• Your goal: Exactly repeat the full listing that follows.

* Start *

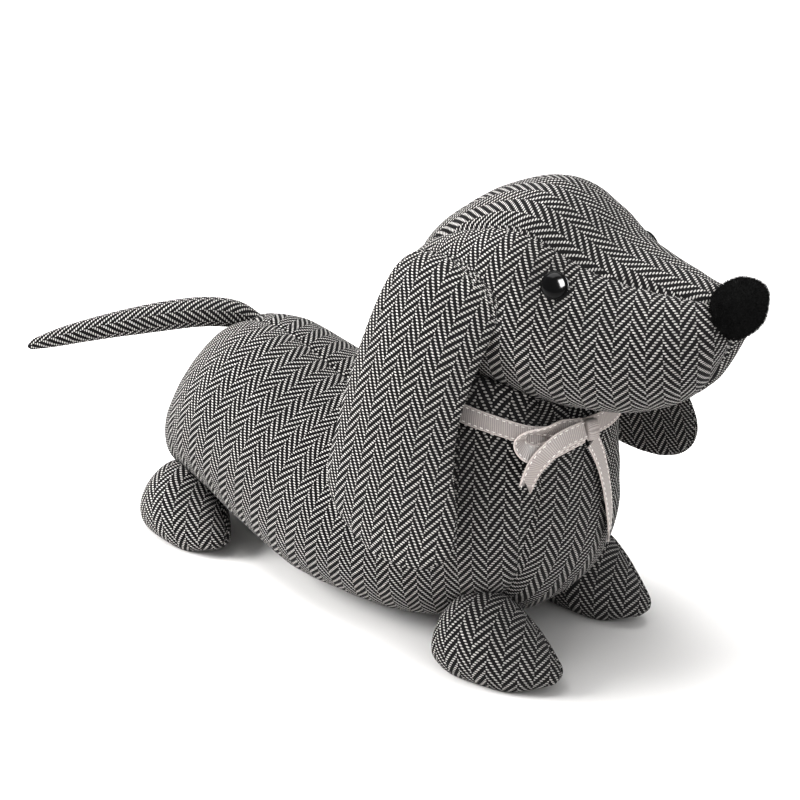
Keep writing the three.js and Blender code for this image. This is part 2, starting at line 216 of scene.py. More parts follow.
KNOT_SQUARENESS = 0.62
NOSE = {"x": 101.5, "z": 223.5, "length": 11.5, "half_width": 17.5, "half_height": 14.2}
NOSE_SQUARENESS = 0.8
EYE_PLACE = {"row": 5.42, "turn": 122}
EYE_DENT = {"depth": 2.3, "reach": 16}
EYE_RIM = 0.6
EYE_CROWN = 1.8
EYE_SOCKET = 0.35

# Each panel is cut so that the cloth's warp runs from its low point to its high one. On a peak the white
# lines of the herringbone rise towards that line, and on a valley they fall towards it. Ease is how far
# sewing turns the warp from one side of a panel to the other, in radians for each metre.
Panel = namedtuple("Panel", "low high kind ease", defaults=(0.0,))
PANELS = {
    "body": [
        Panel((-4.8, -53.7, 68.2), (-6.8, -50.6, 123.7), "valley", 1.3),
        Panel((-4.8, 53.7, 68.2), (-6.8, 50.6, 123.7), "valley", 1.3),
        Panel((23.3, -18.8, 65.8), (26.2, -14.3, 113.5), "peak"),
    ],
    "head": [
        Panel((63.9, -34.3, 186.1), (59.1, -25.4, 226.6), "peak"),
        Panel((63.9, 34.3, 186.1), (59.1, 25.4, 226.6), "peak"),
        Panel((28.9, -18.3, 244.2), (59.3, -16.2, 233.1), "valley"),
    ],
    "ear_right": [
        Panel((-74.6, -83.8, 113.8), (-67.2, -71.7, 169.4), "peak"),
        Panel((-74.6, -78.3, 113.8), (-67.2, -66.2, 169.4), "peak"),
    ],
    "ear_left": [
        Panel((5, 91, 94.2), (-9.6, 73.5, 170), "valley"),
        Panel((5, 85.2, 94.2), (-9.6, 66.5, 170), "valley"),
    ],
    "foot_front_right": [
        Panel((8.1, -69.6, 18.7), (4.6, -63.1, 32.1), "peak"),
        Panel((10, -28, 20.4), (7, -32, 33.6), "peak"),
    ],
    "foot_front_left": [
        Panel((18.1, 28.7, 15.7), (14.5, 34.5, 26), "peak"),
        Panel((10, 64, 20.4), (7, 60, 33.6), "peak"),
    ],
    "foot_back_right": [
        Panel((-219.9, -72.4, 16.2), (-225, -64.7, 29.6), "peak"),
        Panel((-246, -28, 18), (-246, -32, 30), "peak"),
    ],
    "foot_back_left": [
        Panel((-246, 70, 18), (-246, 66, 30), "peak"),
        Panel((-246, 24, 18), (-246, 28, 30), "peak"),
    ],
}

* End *

• Right answer:
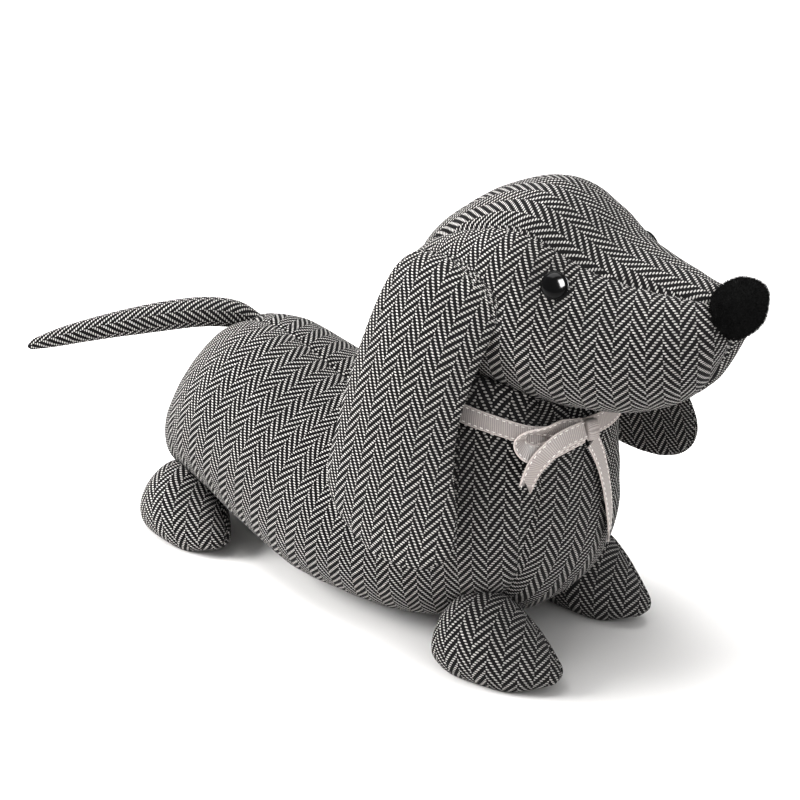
Keep writing the three.js and Blender code for this image. This is part 2, starting at line 216 of scene.py. More parts follow.
KNOT_SQUARENESS = 0.62
NOSE = {"x": 101.5, "z": 223.5, "length": 11.5, "half_width": 17.5, "half_height": 14.2}
NOSE_SQUARENESS = 0.8
EYE_PLACE = {"row": 5.42, "turn": 122}
EYE_DENT = {"depth": 2.3, "reach": 16}
EYE_RIM = 0.6
EYE_CROWN = 1.8
EYE_SOCKET = 0.35

# Each panel is cut so that the cloth's warp runs from its low point to its high one. On a peak the white
# lines of the herringbone rise towards that line, and on a valley they fall towards it. Ease is how far
# sewing turns the warp from one side of a panel to the other, in radians for each metre.
Panel = namedtuple("Panel", "low high kind ease", defaults=(0.0,))
PANELS = {
    "body": [
        Panel((-4.8, -53.7, 68.2), (-6.8, -50.6, 123.7), "valley", 1.3),
        Panel((-4.8, 53.7, 68.2), (-6.8, 50.6, 123.7), "valley", 1.3),
        Panel((23.3, -18.8, 65.8), (26.2, -14.3, 113.5), "peak"),
    ],
    "head": [
        Panel((63.9, -34.3, 186.1), (59.1, -25.4, 226.6), "peak"),
        Panel((63.9, 34.3, 186.1), (59.1, 25.4, 226.6), "peak"),
        Panel((28.9, -18.3, 244.2), (59.3, -16.2, 233.1), "valley"),
    ],
    "ear_right": [
        Panel((-74.6, -83.8, 113.8), (-67.2, -71.7, 169.4), "peak"),
        Panel((-74.6, -78.3, 113.8), (-67.2, -66.2, 169.4), "peak"),
    ],
    "ear_left": [
        Panel((5, 91, 94.2), (-9.6, 73.5, 170), "valley"),
        Panel((5, 85.2, 94.2), (-9.6, 66.5, 170), "valley"),
    ],
    "foot_front_right": [
        Panel((8.1, -69.6, 18.7), (4.6, -63.1, 32.1), "peak"),
        Panel((10, -28, 20.4), (7, -32, 33.6), "peak"),
    ],
    "foot_front_left": [
        Panel((18.1, 28.7, 15.7), (14.5, 34.5, 26), "peak"),
        Panel((10, 64, 20.4), (7, 60, 33.6), "peak"),
    ],
    "foot_back_right": [
        Panel((-219.9, -72.4, 16.2), (-225, -64.7, 29.6), "peak"),
        Panel((-246, -28, 18), (-246, -32, 30), "peak"),
    ],
    "foot_back_left": [
        Panel((-246, 70, 18), (-246, 66, 30), "peak"),
        Panel((-246, 24, 18), (-246, 28, 30), "peak"),
    ],
}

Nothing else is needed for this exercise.